How to Identify Dividend Growth Companies
While no investment is guaranteed, investors often look for companies with:
- Strong earnings growth
- Growing free cash flow
- Reasonable payout ratios
- Competitive advantages
- Healthy balance sheets
- A history of dividend increases
The goal is finding businesses capable of growing profits and dividends for many years.
Common Mistakes Investors Make
- Focusing only on current yield.
- Ignoring dividend growth rates.
- Chasing unsustainably high yields.
- Neglecting reinvestment.
- Prioritizing short-term income over long-term growth.
Many investors underestimate how powerful dividend growth becomes over periods of 10, 20, or 30 years.
Calculate the Impact of Dividend Growth
Even small differences in dividend growth rates can dramatically affect future income.
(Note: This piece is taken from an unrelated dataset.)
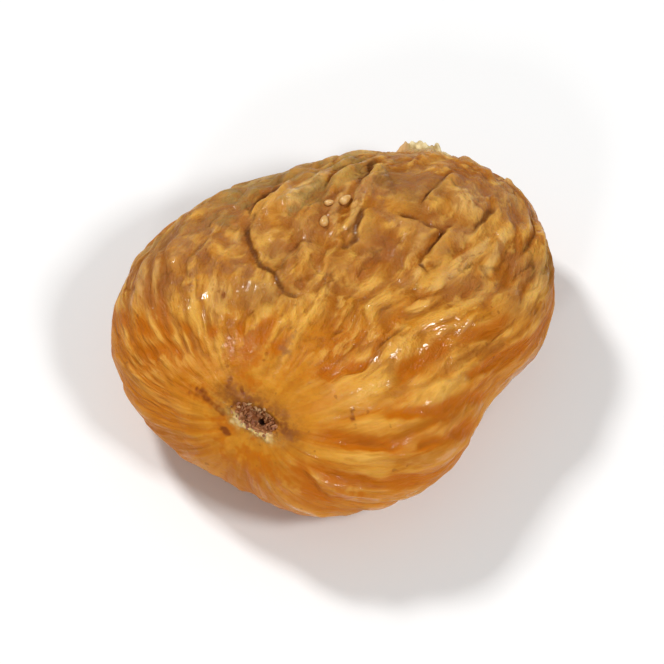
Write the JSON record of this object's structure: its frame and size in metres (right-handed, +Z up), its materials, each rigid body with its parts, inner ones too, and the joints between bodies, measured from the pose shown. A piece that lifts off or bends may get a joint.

Use our Dividend Calculator to estimate:
- Future dividend income
- Portfolio growth
- The impact of reinvestment
- Long-term compounding effects
You can also explore additional tools on our Investment Calculators page.
Final Thoughts
Dividend growth is one of the most powerful forces in long-term investing.
While current yield determines how much income you receive today, dividend growth often determines how much income you receive decades from now.
Investors who combine quality dividend growth companies with consistent reinvestment can benefit from increasing income, stronger compounding, and improved protection against inflation.
Over time, a growing dividend stream can transform a modest portfolio into a significant source of passive income.
This is why many experienced investors focus not only on how much a company pays today, but how much it may pay in the future.